Que é que está acontecendo nesse governo, afinal? Que tipo de gente é essa a quem o país se entregou com cega confiança? Alguém sabe, ao certo, quem são esses homens? Ou, ao contrário, ninguém quer saber?

Quem sabe, por exemplo, se o sr. José Dirceu se desligou da inteligência militar cubana ou continua a seu serviço na Casa Civil da Presidência?

Quem sabe se o sr. Luís Inácio Lula da Silva, após ter-se sentado amigavelmente à mesa de conversações com as Farc durante dez anos, não está aludindo veladamente a si próprio quando diz que o banditismo organizado tem altos contatos na esfera política?

Quem sabe se o partido que alardeia anti-imperialismo e ao mesmo tempo quer entregar partes da Amazônia a ONGs internacionais não esteve nos enganando o tempo todo com um nacionalismo de fachada?

Quem sabe se as relações entre os poderes globais e a esquerda nacional não são muito mais complexas do que parecem ao simplismo estereotipado dos bem-pensantes?

Ninguém sabe, ninguém quer saber. É proibido perguntar. Da idolatria da “transparência” passamos ao culto de uma opacidade de chumbo, e ninguém dá ao menos um sinal de ter percebido a diferença.

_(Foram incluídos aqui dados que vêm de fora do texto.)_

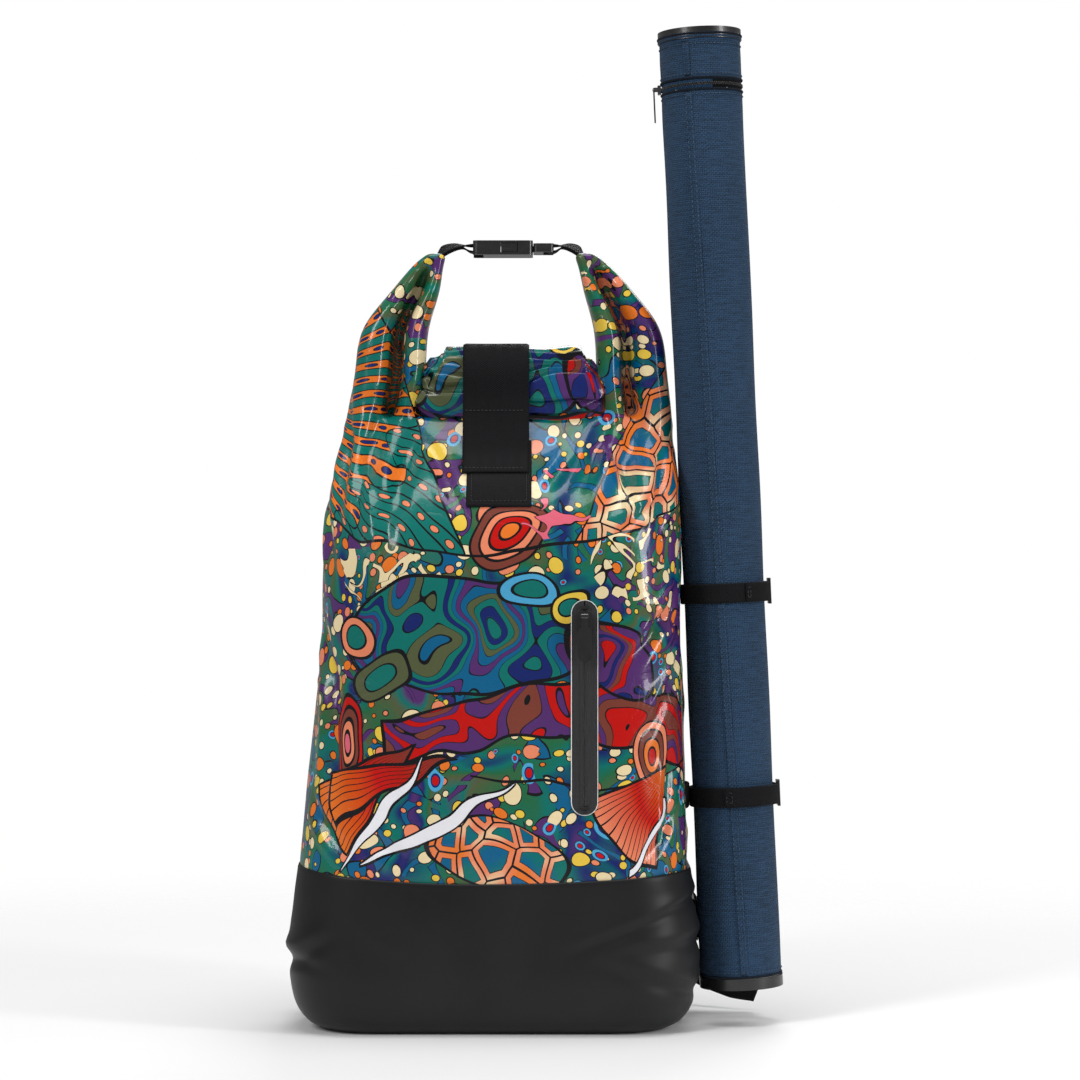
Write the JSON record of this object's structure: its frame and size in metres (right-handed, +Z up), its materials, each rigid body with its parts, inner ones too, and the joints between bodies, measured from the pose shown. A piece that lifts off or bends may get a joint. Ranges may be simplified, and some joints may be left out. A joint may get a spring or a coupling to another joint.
{
  "type": "tackle backpack",
  "caption": "Roll-top dry-bag tackle backpack with a hook-and-loop strap, an upright front zip and a zip-lid rod tube strapped to its right side.",
  "frame": {"origin": "middle of the flat underside of the bag's base, which it stands on", "axes": "+Z up; the bag's front faces -Y; +X is the side that carries the rod tube"},
  "size_m": [0.4038, 0.2486, 0.8107],
  "materials": {
    "printed_tarpaulin": "gloss",
    "black_tarpaulin": "matte",
    "black_webbing": "matte",
    "buckle_plastic": "gloss",
    "navy_cloth": "matte",
    "tube_liner": "matte",
    "cap_plastic": "gloss",
    "zip_tape": "satin",
    "zip_coil": "satin",
    "gunmetal": "gloss",
    "back_mesh": "matte",
    "stiffener_plastic": "matte"
  },
  "bodies": {
    "pack": {"adjuster_webbing_left": "black_webbing", "adjuster_webbing_right": "black_webbing", "anchor_wing_left": "black_tarpaulin", "anchor_wing_right": "black_tarpaulin", "back_pad_left": "back_mesh", "back_pad_right": "back_mesh", "back_panel": "black_tarpaulin", "base_boot": "black_tarpaulin", "body_shell": "printed_tarpaulin", "buckle_female": "buckle_plastic", "closure_anchor": "black_webbing", "closure_patch": "black_webbing", "ear_left": "printed_tarpaulin", "ear_right": "printed_tarpaulin", "front_pocket_pouch": "black_tarpaulin", "front_zip_coil": "zip_coil", "front_zip_stops": "zip_coil", "front_zip_tape": "zip_tape", "handle_webbing_left": "black_webbing", "handle_webbing_right": "black_webbing", "haul_loop": "black_webbing", "lock_web_left": "black_webbing", "lock_web_right": "black_webbing", "lumbar_pad": "back_mesh", "roll_stiffener": "stiffener_plastic", "roll_top": "printed_tarpaulin", "shoulder_strap_left": "back_mesh", "shoulder_strap_right": "back_mesh", "tube_anchor_lower": "black_webbing", "tube_anchor_upper": "black_webbing", "tube_strap_lower": "black_webbing", "tube_strap_upper": "black_webbing", "webbing_tail_left": "black_webbing", "webbing_tail_right": "black_webbing", "yoke_left": "black_tarpaulin", "yoke_right": "black_tarpaulin"},
    "buckle_male": {"buckle_male": "buckle_plastic"},
    "prong_front": {"prong_front": "buckle_plastic"},
    "prong_rear": {"prong_rear": "buckle_plastic"},
    "closure_flap": {"closure_flap": "black_webbing"},
    "front_zip_slider": {"front_zip_slider": "gunmetal"},
    "front_zip_pull": {"front_zip_pull": "gunmetal"},
    "rod_tube": {"tube_core": "tube_liner", "tube_sleeve": "navy_cloth", "tube_bottom_cap": "cap_plastic", "tube_zip_band": "zip_tape", "tube_seam": "navy_cloth"},
    "tube_lid": {"lid_core": "tube_liner", "lid_sleeve": "navy_cloth", "lid_cap": "cap_plastic"},
    "tube_zip_slider": {"tube_zip_slider": "gunmetal"},
    "tube_zip_pull": {"tube_zip_pull": "gunmetal"},
    "tri_glide_upper": {"tri_glide_upper": "buckle_plastic"},
    "tri_glide_lower": {"tri_glide_lower": "buckle_plastic"},
    "ladder_lock_left": {"ladder_lock_left": "buckle_plastic"},
    "ladder_lock_right": {"ladder_lock_right": "buckle_plastic"}
  },
  "joints": [
    {"name": "buckle_release", "type": "slide", "parent": "pack", "child": "buckle_male", "axis": [1, 0, 0], "range_m": [0, 0.026], "deforming": ["handle_webbing_right", "prong_front", "prong_rear"]},
    {"name": "prong_front_squeeze", "type": "hinge", "parent": "buckle_male", "child": "prong_front", "pos_m": [0.031, 0.00385, 0.6328], "axis": [0, 0, -1], "range_deg": [0, 7], "stiffness_Nm_per_rad": 0.2},
    {"name": "prong_rear_squeeze", "type": "hinge", "parent": "buckle_male", "child": "prong_rear", "pos_m": [0.031, 0.02615, 0.6328], "axis": [0, 0, 1], "range_deg": [0, 7], "stiffness_Nm_per_rad": 0.2},
    {"name": "closure_open", "type": "hinge", "parent": "pack", "child": "closure_flap", "pos_m": [0.001, 0.015, 0.5527], "axis": [-1, 0, 0], "range_deg": [0, 100]},
    {"name": "front_zip_run", "type": "slide", "parent": "pack", "child": "front_zip_slider", "axis": [0, 0, -1], "range_m": [0, 0.138]},
    {"name": "front_pull_swing", "type": "hinge", "parent": "front_zip_slider", "child": "front_zip_pull", "pos_m": [0.072, -0.0944, 0.334], "axis": [-1, 0, 0], "range_deg": [0, 150]},
    {"name": "rod_tube_lift", "type": "slide", "parent": "pack", "child": "rod_tube", "axis": [-0.0445, 0, 0.999], "range_m": [0, 0.3]},
    {"name": "tube_lid_open", "type": "hinge", "parent": "rod_tube", "child": "tube_lid", "pos_m": [0.1688, 0.0372, 0.76657], "axis": [-0.999, 0, -0.0445], "range_deg": [0, 110]},
    {"name": "tube_zip_run", "type": "hinge", "parent": "rod_tube", "child": "tube_zip_slider", "pos_m": [0.16894, 0.004, 0.76327], "axis": [-0.0445, 0, 0.999], "range_deg": [0, 200]},
    {"name": "tube_pull_swing", "type": "hinge", "parent": "tube_zip_slider", "child": "tube_zip_pull", "pos_m": [0.13046, 0.004, 0.76206], "axis": [0, 1, 0], "range_deg": [0, 140]},
    {"name": "tri_glide_upper_run", "type": "hinge", "parent": "pack", "child": "tri_glide_upper", "pos_m": [0.1873, 0.004, 0.351], "axis": [-0.0445, 0, 0.999], "range_deg": [-15, 15]},
    {"name": "tri_glide_lower_run", "type": "hinge", "parent": "pack", "child": "tri_glide_lower", "pos_m": [0.19465, 0.004, 0.186], "axis": [-0.0445, 0, 0.999], "range_deg": [-15, 15]},
    {"name": "ladder_lock_left_tilt", "type": "hinge", "parent": "pack", "child": "ladder_lock_left", "pos_m": [-0.086, 0.1275, 0.1826], "axis": [1, 0, 0], "range_deg": [0, 30], "deforming": ["lock_web_left", "adjuster_webbing_left", "webbing_tail_left"]},
    {"name": "ladder_lock_right_tilt", "type": "hinge", "parent": "pack", "child": "ladder_lock_right", "pos_m": [0.086, 0.1275, 0.1826], "axis": [1, 0, 0], "range_deg": [0, 30], "deforming": ["lock_web_right", "adjuster_webbing_right", "webbing_tail_right"]}
  ],
  "couplings": [
    {"joint": "prong_rear_squeeze", "follows": "prong_front_squeeze", "ratio": 1}
  ]
}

No tempo de Collor, a conversa vagamente suspeita entreouvida por um motorista indiscreto desencadeou a mais vasta investigação que já se fez contra um presidente. Hoje em dia, seis testemunhas mortas no caso Celso Daniel não abalam em nada a reputação de governantes ungidos pelo dom da inatacabilidade intrínseca.

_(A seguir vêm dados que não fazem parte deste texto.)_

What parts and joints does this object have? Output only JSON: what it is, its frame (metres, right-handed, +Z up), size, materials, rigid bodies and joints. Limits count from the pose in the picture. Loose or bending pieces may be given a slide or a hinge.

Na CPI do Orçamento, em 1993, o sr. José Dirceu sabia até os números das cédulas dadas como propina por um político medíocre a um funcionário insignificante. Na época, escrevi: “Pelo furor investigativo com que os jornais e a TV abrem as latrinas, destapam os ralos, vasculham os esgotos da República, parece que o Brasil, den­tre todos os países, tem a imprensa mais ousada, mais independente, mais empenhada em descobrir e revelar a verdade.”

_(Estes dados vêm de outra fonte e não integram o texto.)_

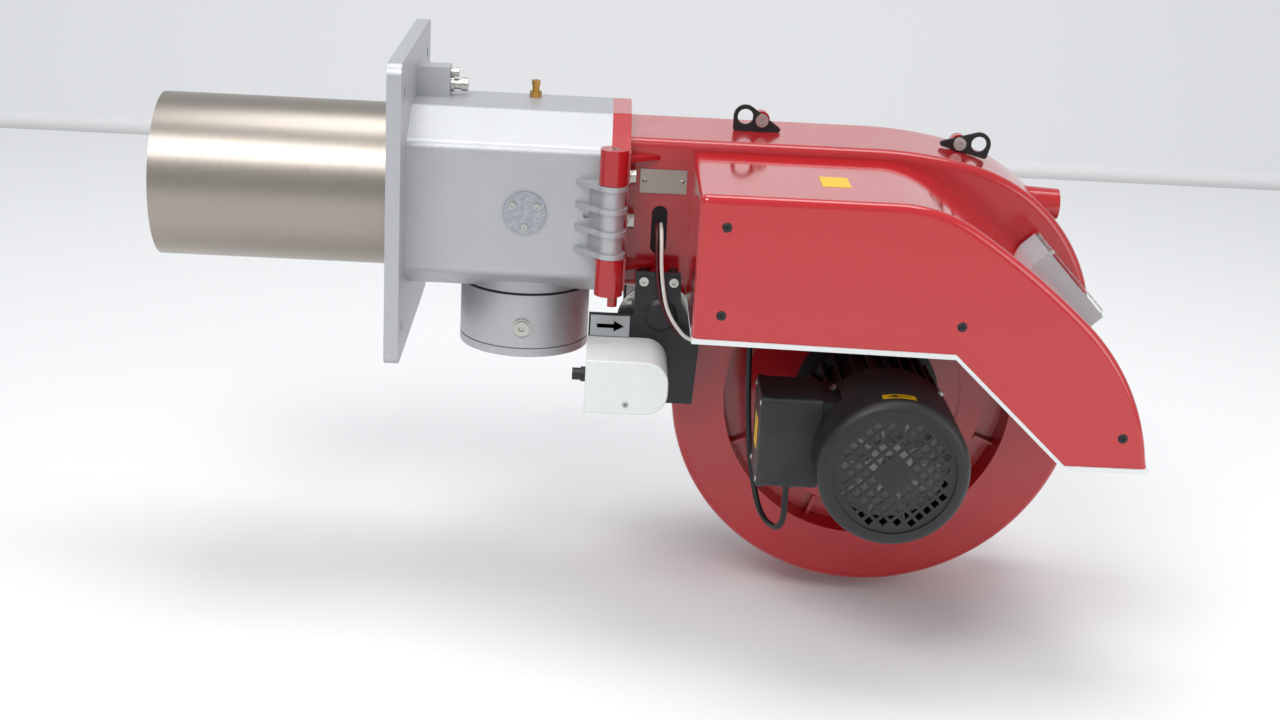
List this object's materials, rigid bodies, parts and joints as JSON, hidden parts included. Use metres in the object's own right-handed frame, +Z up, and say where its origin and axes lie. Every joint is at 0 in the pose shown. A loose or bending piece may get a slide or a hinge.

É impossível não perceber, hoje, que tudo isso foi apenas um pretexto para aplanar a estrada para o PT, colocá-lo no poder e nunca mais fazer perguntas, aceitando dos novos patrões, com docilidade incuriosa e muda, condutas muito mais suspeitas e extravagantes que as de todos os seus antecessores. É como se, após um número excessivo de desilusões, o país não suportasse mais uma. Anos atrás a TV francesa mostrou uma garota que, após ter fugido da família, caído em devassidões indescritíveis e passado por mil e uma lavagens cerebrais nas mãos de falsos gurus, voltara para casa com a personalidade alterada e um ar de passividade estúpida no rosto: “Não, eu não quero mais saber a verdade”, repetia ela ante as câmeras. Está assim a alma esgotada do povo brasileiro. Usado e abusado pela propaganda, ele já não se ofende de ser ludibriado, porque não tem mais forças para querer saber a verdade.